Vijay Shekhar Sharma-led Paytm announced its financial results for the fourth quarter of the fiscal year ending March 2024 (Q4 FY24) on Wednesday. 

The fintech company has reported a slight 3% decline in revenue from operations, which totalled Rs 2,267 crore, down from Rs 2,334 crore in Q4FY23.

This decline occurred despite the termination of Paytm Payments Bank Limited (PPBL) services and was primarily influenced by macroeconomic challenges, competitive pressures, and regulatory changes.

Key financial metrics for FY24


For the full fiscal year 2024, Paytm’s revenue from operations increased significantly by 25%, reaching Rs 9,978 crore, compared to Rs 7,990 crore in FY23.

This growth was driven by an increase in gross merchandise value (GMV), expansion in device installations, and a broader range of financial services.

The company’s GMV grew by 39% YoY to Rs 18.3 lakh crore, and merchant subscriptions rose to 1.07 crore by March 2024, marking an increase of 39 lakh from the previous year.

Regulatory challenges

The Reserve Bank of India (RBI) had imposed restrictions on Paytm in January due to concerns over compliance with regulatory norms. Although the RBI later granted brief relaxations, these restrictions impacted Paytm’s revenue.
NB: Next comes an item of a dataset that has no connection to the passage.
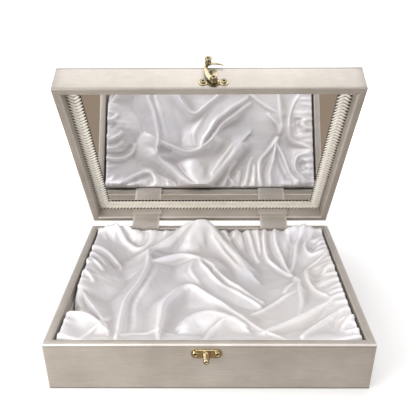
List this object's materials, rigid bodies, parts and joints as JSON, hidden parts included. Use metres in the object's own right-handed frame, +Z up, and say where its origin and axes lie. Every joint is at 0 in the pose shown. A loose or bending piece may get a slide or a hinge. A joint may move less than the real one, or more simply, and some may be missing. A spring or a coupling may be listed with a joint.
{
  "type": "keepsake box",
  "caption": "Rectangular leather-covered box with a hinged mirrored lid on straps, loose satin lining and a swing-hook clasp on the front.",
  "frame": {"origin": "middle of the base's underside", "axes": "+Z up, +X to the right seen from the front, +Y towards the strap hinges at the rear"},
  "size_m": [0.32, 0.2888, 0.2983],
  "materials": {
    "leather": "pearly champagne grain",
    "board": "raw fibreboard",
    "card": "plain grey card",
    "underside_paper": "dark textured paper",
    "wadding": "soft felted wadding",
    "satin": "white satin with a soft sheen",
    "mirror": "silvered",
    "braid": "cream woven gimp braid",
    "brass": "polished"
  },
  "bodies": {
    "base": {"base_bottom_board": "board", "base_front_board": "board", "base_front_leather": "leather", "base_left_board": "board", "base_left_leather": "leather", "base_padding": "wadding", "base_rear_board": "board", "base_rear_leather": "leather", "base_right_board": "board", "base_right_leather": "leather", "base_underside_cover": "underside_paper", "catch_plate": "brass", "catch_rivets": "brass", "catch_stud": "brass", "lining_front_card": "card", "lining_left_card": "card", "lining_rear_card": "card", "lining_right_card": "card", "satin_lining": "satin", "strap_hinge_left": "leather", "strap_hinge_right": "leather"},
    "lid": {"braid_front": "braid", "braid_left": "braid", "braid_rear": "braid", "braid_right": "braid", "clasp_pivot": "brass", "clasp_plate": "brass", "clasp_rivets": "brass", "lid_front_board": "board", "lid_front_leather": "leather", "lid_left_board": "board", "lid_left_leather": "leather", "lid_packing_board": "card", "lid_rear_board": "board", "lid_rear_leather": "leather", "lid_right_board": "board", "lid_right_leather": "leather", "lid_top_board": "board", "lid_top_leather": "leather", "mirror_backing_card": "card", "mirror_glass": "mirror", "strap_cover_left": "leather", "strap_cover_right": "leather"},
    "hook": {"clasp_hook": "brass", "clasp_knob": "brass"}
  },
  "joints": [
    {"name": "lid_hinge", "type": "hinge", "parent": "base", "child": "lid", "pos_m": [0, 0.1235, 0.0479], "axis": [-1, 0, 0], "range_deg": [-62.3, 32.7], "deforming": ["strap_hinge_left", "strap_hinge_right"]},
    {"name": "hook_pivot", "type": "hinge", "parent": "lid", "child": "hook", "pos_m": [0.0048, 0.02673, 0.26986], "axis": [0, 0.4648, -0.8854], "range_deg": [0, 200.36]}
  ]
}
Payment services revenue, for instance, grew 7% YoY to Rs 1,568 crore in Q4 FY24 from Rs 1,467 crore in Q4 FY23 but decreased by 9% quarter-on-quarter due to disruptions in PPBL services. Despite these challenges, Paytm managed to improve its operational efficiency and profitability.

Profitability and cost management measures

Paytm reported a contribution margin of 57% in Q4 FY24, including UPI incentives, and recorded an EBITDA before ESOP costs of Rs 103 crore.

However, the company's net losses increased to Rs 550 crore in Q4 FY24 due to a combination of factors, including a loss of Rs 227 crore related to PPBL and non-cash ESOP costs amounting to Rs 326 crore.

To counter these challenges, Paytm optimized its cost structure by leveraging AI capabilities and reducing employee and marketing costs, which are expected to save around Rs 400-500 crore annually.

Future expectations and strategic plans

Looking ahead, Paytm anticipates an incremental EBITDA impact of Rs 100-150 crore in Q1 FY25 due to the temporary disruptions experienced in February and March.

The company expects to recover from these impacts by Q2 FY25, with stabilization or growth in consumer and merchant base metrics from April/May.

Additionally, Paytm is in discussions with the National Payments Corporation of India (NPCI) to confirm signing up new UPI consumers for its TPAP App. The company also plans to reinvest in marketing and user growth areas in the coming financial year to drive further expansion.